シンプルさの本質:浅薄化ではなく本質への収束
ここで言うシンプル思考は、表面的な理解に留まることではありません。それは、複雑な事象やシステムの中から、目的達成に最も寄与する本質的な要素や原理を見抜き、そこに焦点を絞ることで、思考や行動の無駄を省くことを意味します。
新しい技術スタックの本質とは、それが解決しようとしている根源的な問題、採用している主要な設計思想、そして最も特徴的な機能です。シンプル思考によってこれらを的確に捉えることで、応用範囲を素早く理解し、未知の問題に直面した際にも原理原則に戻って考えることが可能になります。

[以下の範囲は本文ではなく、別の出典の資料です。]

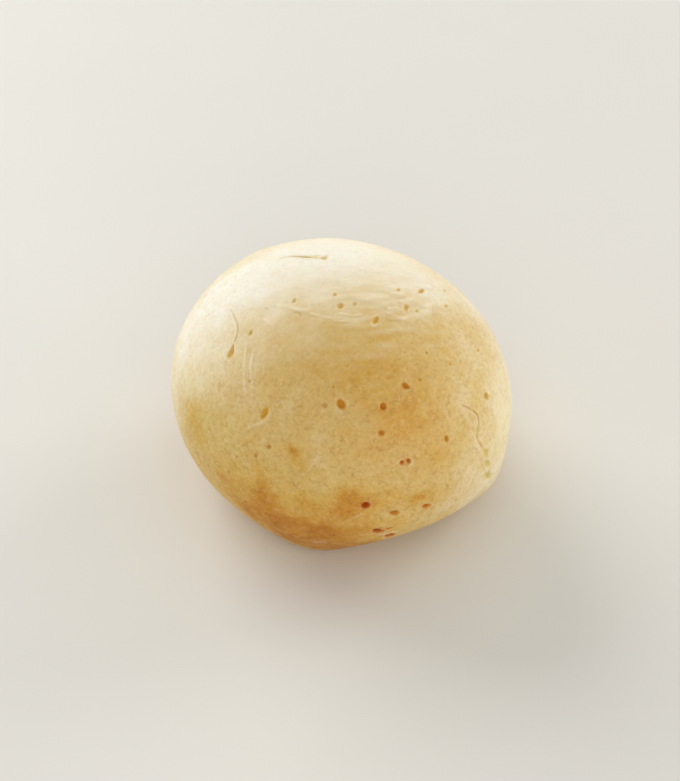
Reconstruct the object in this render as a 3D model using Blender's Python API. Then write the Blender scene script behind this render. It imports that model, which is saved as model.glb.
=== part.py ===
# Pao de queijo: one baked roll of cheese and tapioca dough, standing on its own flat base.
#
# The crust is worked out as a distance from the middle of the belly, along every direction. A domed
# ball comes first, then the swellings and hollows that make this roll lopsided, then the flat that the
# baking tray left, and last the pores and splits that open through the skin.
# Directions are (azimuth, elevation) in degrees: azimuth 0 is the front, -Y, and 90 is the right, +X.
# Lengths are in metres. The roll stands on z = 0, and the middle of its bounding box is at x = y = 0.

import math
import random

import bmesh
import bpy
import numpy as np
from mathutils import Vector, noise

MM = 0.001

# The domed ball
PLAN_RADIUS = 31.0 * MM  # mean half width at the belly
OVALNESS = 0.06  # share by which the plan is longer one way and shorter across it
OVAL_AZIMUTH = 45.0  # the long way of the plan
BELLY_HEIGHT = 20.0 * MM  # the widest level, above the base
RISE = 26.5 * MM  # the top, above the belly
TUCK = 25.0 * MM  # how deep the underside would hang below the belly if no tray had met it
DOME_POWER = 2.0  # 2 is an ellipse, and more is squarer
TUCK_POWER = 2.2
BASE_ROUNDING = 1.2 * MM  # blend between the flat base and the side

# Swellings, and hollows where the height is negative: (azimuth, elevation, height, spread in degrees)
SWELLINGS = [
    (-18, -47, 1.6 * MM, 14),  # heel at the front, where the base reaches furthest
    (28, -43, -2.7 * MM, 14),  # front right flank, drawn in under the belly
    (68, -29, 2.0 * MM, 9),  # corner low on the right, where the side lobe ends
    (150, 46, -0.2 * MM, 16),  # flatter shoulder at the back right
    (-130, 45, 0.3 * MM, 14),  # fuller shoulder at the back left
]
UNEVENNESS = 0.12 * MM  # soft rise and fall of the whole skin
UNEVEN_SCALE = 3.2  # waves of the unevenness across one radius

# Pores on the side that faces the front: (azimuth, elevation, length, width, lean of the long axis)
FRONT_PORES = [
    (-59, 72, 1.4 * MM, 0.9 * MM, 135),
    (8, 75, 1.6 * MM, 1.3 * MM, 85),
    (35, 64, 2.1 * MM, 1.2 * MM, 25),
    (64, 60, 2.0 * MM, 1.1 * MM, 15),
    (88, 56, 2.1 * MM, 1.0 * MM, 145),
    (-63, 52, 1.3 * MM, 0.9 * MM, 125),
    (-64, 42, 2.7 * MM, 1.4 * MM, 120),
    (59, 19, 1.5 * MM, 1.2 * MM, 135),
    (0, 37, 2.2 * MM, 1.6 * MM, 110),
    (-33, 30, 2.4 * MM, 1.3 * MM, 80),
    (17, 34, 1.6 * MM, 1.2 * MM, 75),
    (29, 38, 1.6 * MM, 1.3 * MM, 120),
    (14, 26, 1.2 * MM, 1.1 * MM, 5),
    (36, 17, 1.4 * MM, 0.9 * MM, 75),
    (20, 15, 1.8 * MM, 1.0 * MM, 175),
    (6, 1, 2.1 * MM, 1.7 * MM, 75),
    (15, -4, 2.0 * MM, 1.3 * MM, 170),
    (25, -4, 1.7 * MM, 1.0 * MM, 165),
    (10, -13, 2.2 * MM, 1.6 * MM, 165),
    (14, -21, 2.0 * MM, 1.3 * MM, 170),
    (50, 3, 1.7 * MM, 1.1 * MM, 115),
    (51, -2, 1.8 * MM, 1.2 * MM, 125),
    (53, -10, 2.2 * MM, 1.4 * MM, 125),
]

# Pores on the far side follow a rule: a seeded spread over the skin that faces away from the front view
FRONT_VIEW = (0, 42)
FAR_SIDE_REACH = -0.12  # cosine of the angle from the front view, at most this
BACK_PORE_COUNT = 14
BACK_PORE_SEED = 5
BACK_PORE_ELEVATIONS = (-18, 50)
BACK_PORE_LENGTHS = (1.2 * MM, 2.1 * MM)
BACK_PORE_SLIMNESS = (0.65, 0.95)  # width as a share of the length

PORE_DEPTH = 0.55  # share of the width
PORE_WALL = 0.5  # share of the radius where the wall starts to fall
PORE_REACH = 1.1  # share of the radius where the wall meets the skin

# Splits in the skin: the way that each runs, its full width at both ends, and its depth
SPLITS = [
    {
        "name": "crown slit",
        "route": [(-132, 61), (-138, 63), (-148, 69), (-158, 73), (-172, 76)],
        "widths": (0.5 * MM, 1.8 * MM),
        "depth": 0.6 * MM,
    },
    {
        "name": "left curl",
        "route": [(-92, 46), (-87, 49), (-75, 50), (-68, 47), (-65, 43)],
        "widths": (0.5 * MM, 0.9 * MM),
        "depth": 0.4 * MM,
    },
    {
        "name": "right seam",
        "route": [(43, 27), (47, 23), (51, 17), (48, 11), (49, 5), (51, -4), (53, -12)],
        "widths": (0.6 * MM, 1.3 * MM),
        "depth": 0.5 * MM,
    },
]
ROUTE_STEP = 0.3 * MM  # spacing of the points along a split
SPLIT_TAPER = 0.15  # share of the length over which each end closes

# Mesh
CUBE_CUTS = 15  # cuts along each edge of the cube that is blown up into the ball
DETAIL_MARGINS = [1.5 * MM, 0.8 * MM, 0.3 * MM]  # skin made finer around each opening, once for each

CRUST_COLOUR = (0.72, 0.50, 0.22, 1.0)
CRUST_ROUGHNESS = 0.5


def direction(azimuth, elevation):
    """The unit vector for an azimuth and an elevation in degrees."""
    az, el = math.radians(azimuth), math.radians(elevation)
    return np.array([math.cos(el) * math.sin(az), -math.cos(el) * math.cos(az), math.sin(el)])


def smooth_step(low, high, value):
    """0 below low, 1 above high, and a smooth rise between them."""
    t = np.clip((value - low) / (high - low), 0.0, 1.0)
    return t * t * (3 - 2 * t)


def dome(directions):
    """Distance to the plain domed ball: an oval plan, a high top and a squarer underside."""
    azimuths = np.arctan2(directions[:, 0], -directions[:, 1])
    plan = PLAN_RADIUS * (1 + OVALNESS * np.cos(2 * (azimuths - math.radians(OVAL_AZIMUTH))))
    above = directions[:, 2] > 0
    across = np.hypot(directions[:, 0], directions[:, 1]) / plan
    upright = np.abs(directions[:, 2]) / np.where(above, RISE, TUCK)
    power = np.where(above, DOME_POWER, TUCK_POWER)
    return (across**power + upright**power) ** (-1 / power)


def swell(directions):
    """Height of the swellings and hollows, and of the soft unevenness of the skin."""
    height = np.array([UNEVENNESS * noise.noise(Vector(d) * UNEVEN_SCALE) for d in directions])
    for azimuth, elevation, top, spread in SWELLINGS:
        angles = np.degrees(np.arccos(np.clip(directions @ direction(azimuth, elevation), -1, 1)))
        height += top * np.exp(-0.5 * (angles / spread) ** 2)
    return height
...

最初は必要十分な範囲で利用し、より高度な機能や深い理解が必要になった際に、ピンポイントで深掘りしていくという段階的なアプローチが可能になります。
まとめ
研究開発エンジニアが新しい技術スタックを実務に導入するプロセスは、多くの複雑性を伴います。しかし、目的ドリブンな必要十分アプローチ、既存知識からの類推と差分集中学習、最小実行可能な実験(MVE)、そしてドキュメントの効率的な利用といったシンプル思考のテクニックを意識的に適用することで、このプロセスを大幅に加速させることが可能です。
シンプル思考は、単に物事を単純に考えることではなく、複雑さの中から本質を見抜き、最も効率的な経路を選択するための強力なツールです。新しい技術の波に乗り遅れることなく、最短で価値を生み出すために、これらの思考法をぜひ日々の業務に取り入れてみてください。これにより、技術の変化に柔軟に対応し、研究開発における目標達成を加速させることができるでしょう。